Material supplied:

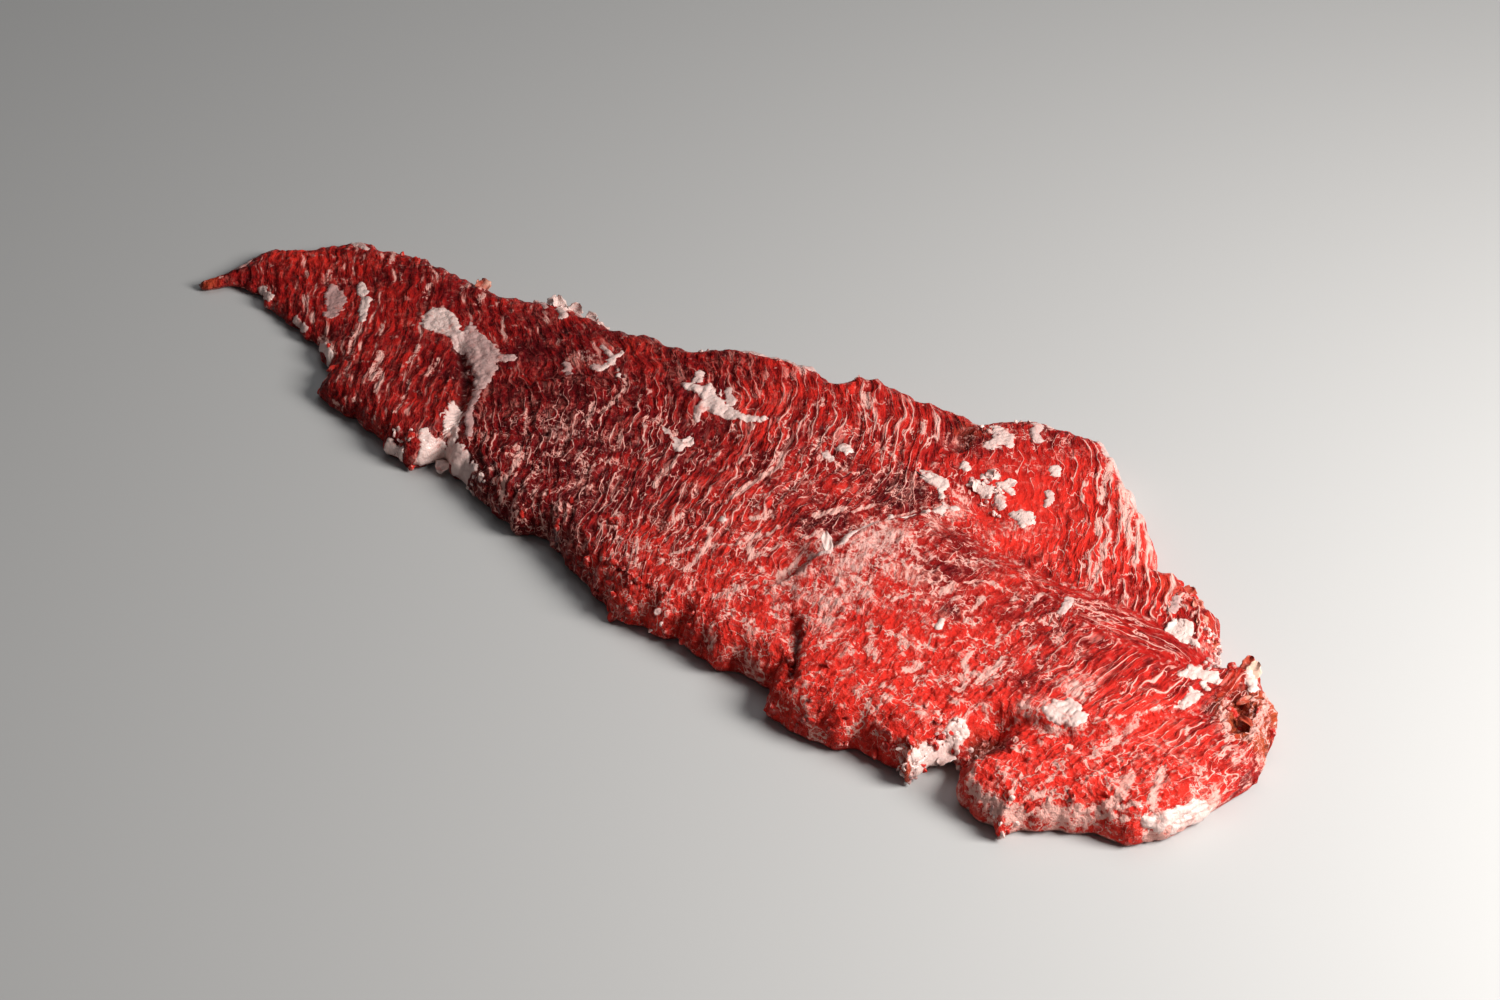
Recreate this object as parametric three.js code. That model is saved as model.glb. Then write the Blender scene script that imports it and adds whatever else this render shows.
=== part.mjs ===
// A raw wagyu flank steak: one thin wedge of muscle lying flat on its face, with a pointed tail at -X
// and a wide end at +X that is notched on its near side. Two muscles overlap in folds on the top,
// a band of fat crosses the root of the tail, and scraps of fat stay fused to the trimmed surface.
// Millimetres, +Z up. The origin is at the middle of the length and width, at the height of the underside.

import * as THREE from "three";

// Driving dimensions
const tailThickness = 7;
const middleThickness = 14.5;
const wideThickness = 15;
const leastThickness = 2.6; // meat left under the deepest crease
const rimHeight = 3.4; // height of the outermost line of the edge above the underside
const topRound = 9; // how far in from the outline the top keeps rising
const baseRound = 3.5; // how far in from the outline the underside becomes flat

// Where the thickness changes along the length
const tailEnds = { from: -205, to: -30 };
const wideEnds = { from: 20, to: 140 };

// The tip of the tail has this share of the thickness it would have otherwise
const tipThinning = { share: 0.75, from: -223, to: -205 };

// Mesh resolution
const stationCount = 142;
const topColumns = 34;
const baseInset = 4; // from the outline to the first flat column of the underside
const widestInset = 0.35; // the same as a share of a narrow section
const endCrowding = 0.3; // share of cosine spacing, which packs stations and columns near the edges

// The outline as seen from above: [along, across] in millimetres, from the tail to the wide end
const tailTip = [-223, -23.5];
const wideTip = [223, -19];

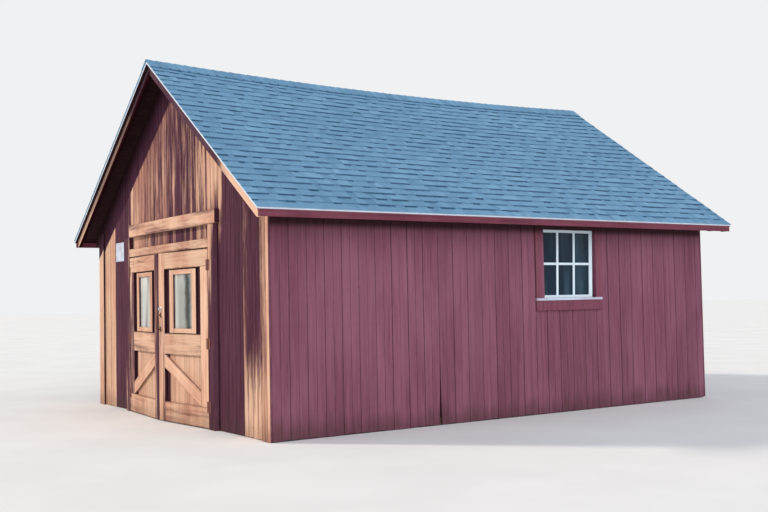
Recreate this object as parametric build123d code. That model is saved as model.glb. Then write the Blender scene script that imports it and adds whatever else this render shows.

The task:
Write out the material exactly as given.

Exercise response:
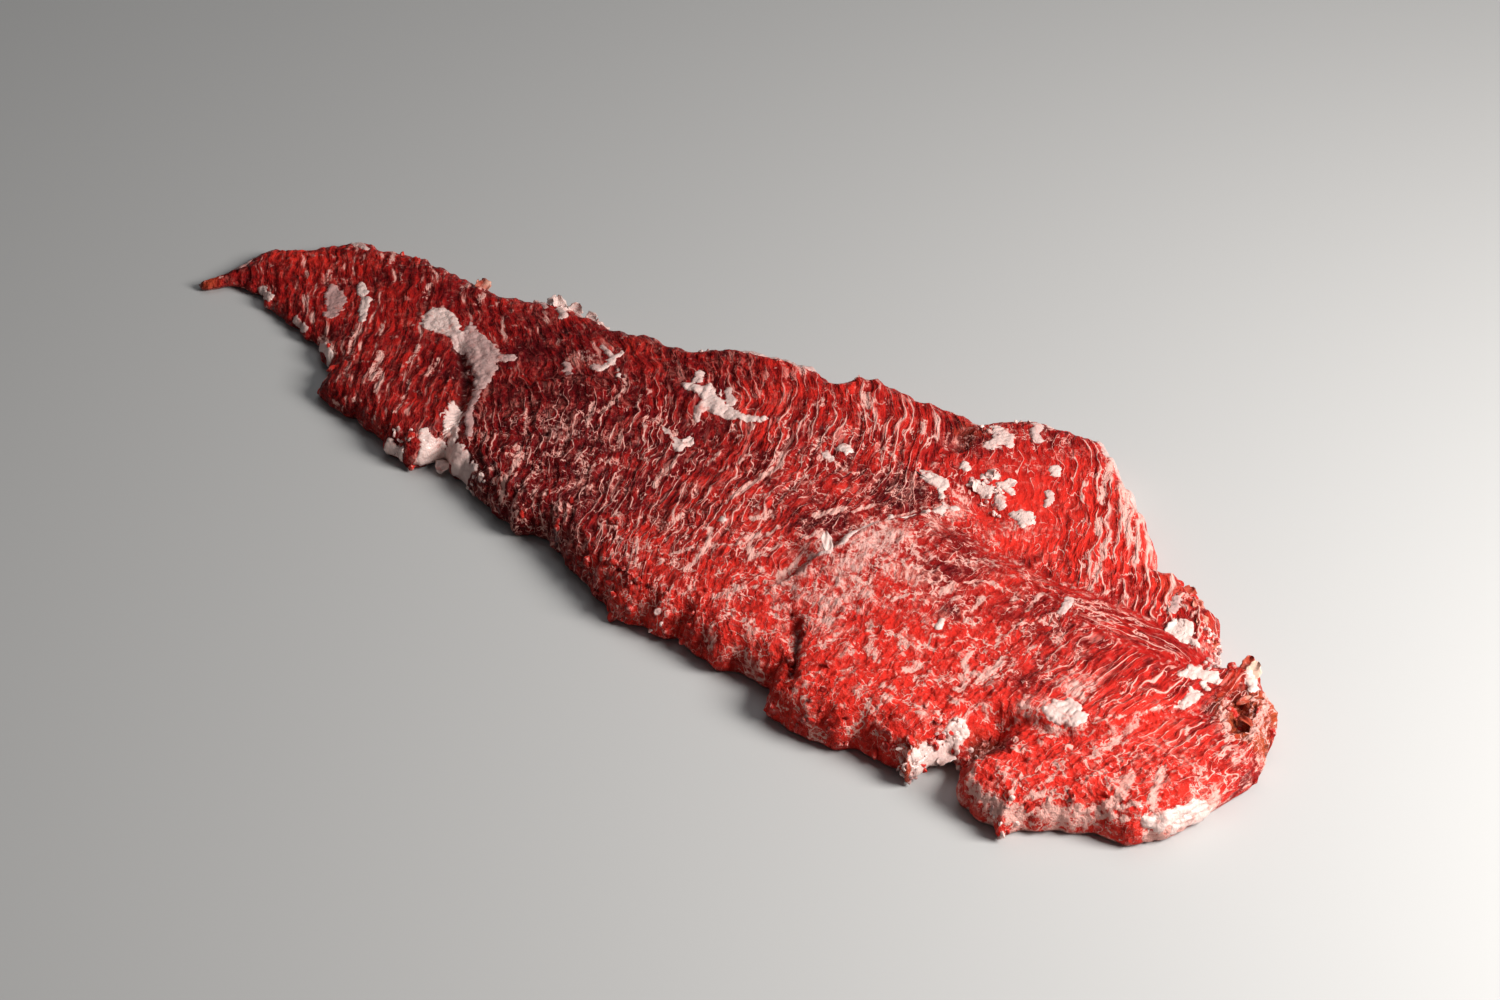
Recreate this object as parametric three.js code. That model is saved as model.glb. Then write the Blender scene script that imports it and adds whatever else this render shows.
=== part.mjs ===
// A raw wagyu flank steak: one thin wedge of muscle lying flat on its face, with a pointed tail at -X
// and a wide end at +X that is notched on its near side. Two muscles overlap in folds on the top,
// a band of fat crosses the root of the tail, and scraps of fat stay fused to the trimmed surface.
// Millimetres, +Z up. The origin is at the middle of the length and width, at the height of the underside.

import * as THREE from "three";

// Driving dimensions
const tailThickness = 7;
const middleThickness = 14.5;
const wideThickness = 15;
const leastThickness = 2.6; // meat left under the deepest crease
const rimHeight = 3.4; // height of the outermost line of the edge above the underside
const topRound = 9; // how far in from the outline the top keeps rising
const baseRound = 3.5; // how far in from the outline the underside becomes flat

// Where the thickness changes along the length
const tailEnds = { from: -205, to: -30 };
const wideEnds = { from: 20, to: 140 };

// The tip of the tail has this share of the thickness it would have otherwise
const tipThinning = { share: 0.75, from: -223, to: -205 };

// Mesh resolution
const stationCount = 142;
const topColumns = 34;
const baseInset = 4; // from the outline to the first flat column of the underside
const widestInset = 0.35; // the same as a share of a narrow section
const endCrowding = 0.3; // share of cosine spacing, which packs stations and columns near the edges

// The outline as seen from above: [along, across] in millimetres, from the tail to the wide end
const tailTip = [-223, -23.5];
const wideTip = [223, -19];

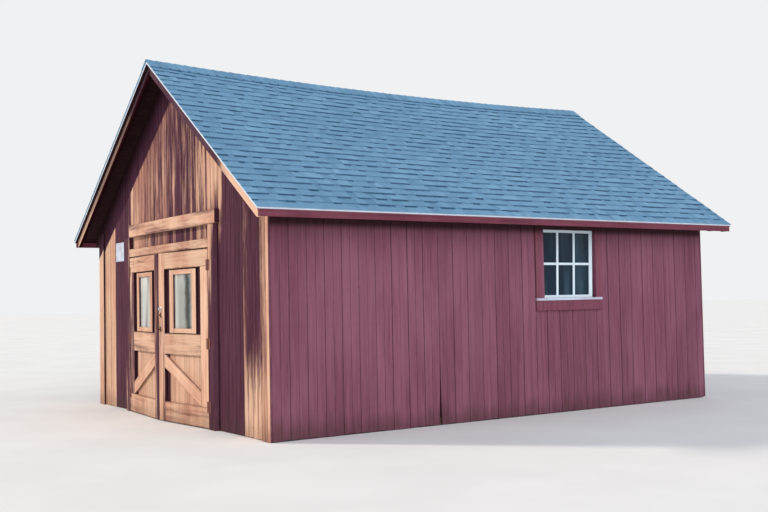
Recreate this object as parametric build123d code. That model is saved as model.glb. Then write the Blender scene script that imports it and adds whatever else this render shows.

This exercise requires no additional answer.